Mathematical Model and Solution Algorithm for Virtual Localization Problem

Introduction. The optimization placement problem refereed to virtual localization is studied. This problem is motivated by the need to optimize the production of parts from near-net shape blanks using CNC machines. The known algorithms for solving the virtual localization problem come down to determining the location parameters of the part CAD model inside the point cloud obtained by scanning the workpiece surface. The main disadvantage of such algorithms is the use of criteria that are insensitive to the intersection of the surfaces of the part and the workpiece. In order to prevent such errors in production conditions, it is necessary to involve a human operator in conducting operations based on virtual localization. In this way, the virtual localization problem of complex shape objects is of paramount importance. The purpose of the paper is to propose a new approach for solving the virtual localization problem. Results.
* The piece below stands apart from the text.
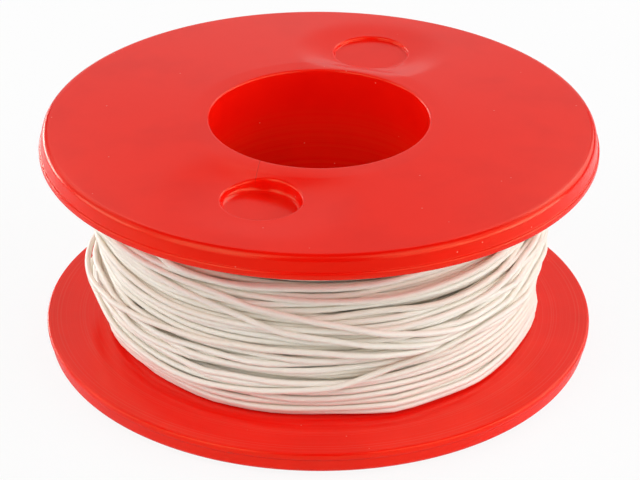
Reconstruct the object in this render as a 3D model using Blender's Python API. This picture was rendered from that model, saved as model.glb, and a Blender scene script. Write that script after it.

A new mathematical model of the virtual localization problem based on the phi-function technique is proposed. We developed a solution strategy that combines algorithm of generating feasible starting points with non-linear optimization procedure. The testing of the proposed approach was carried out for a two-dimensional case. The computational results illustrated with graphical illustrations are provided that show the efficiency of the proposed algorithm. Conclusions. The obtained results show that the use of the phi-functions technique prevents the occurrence of erroneous solutions with the intersection of the workpiece surfaces. An algorithm for solving the problem of virtual localization in a two-dimensional formulation for the case when the part and the workpiece are convex polygons has been developed. For the considered test problems, the solution time did not exceed 2.5 sec, which fully meets the requirements of industrial use. In the future, it is planned to extend the proposed method to the cases when the CAD model of the part has an arbitrary shape and is formed by Boolean operations on geometric primitives.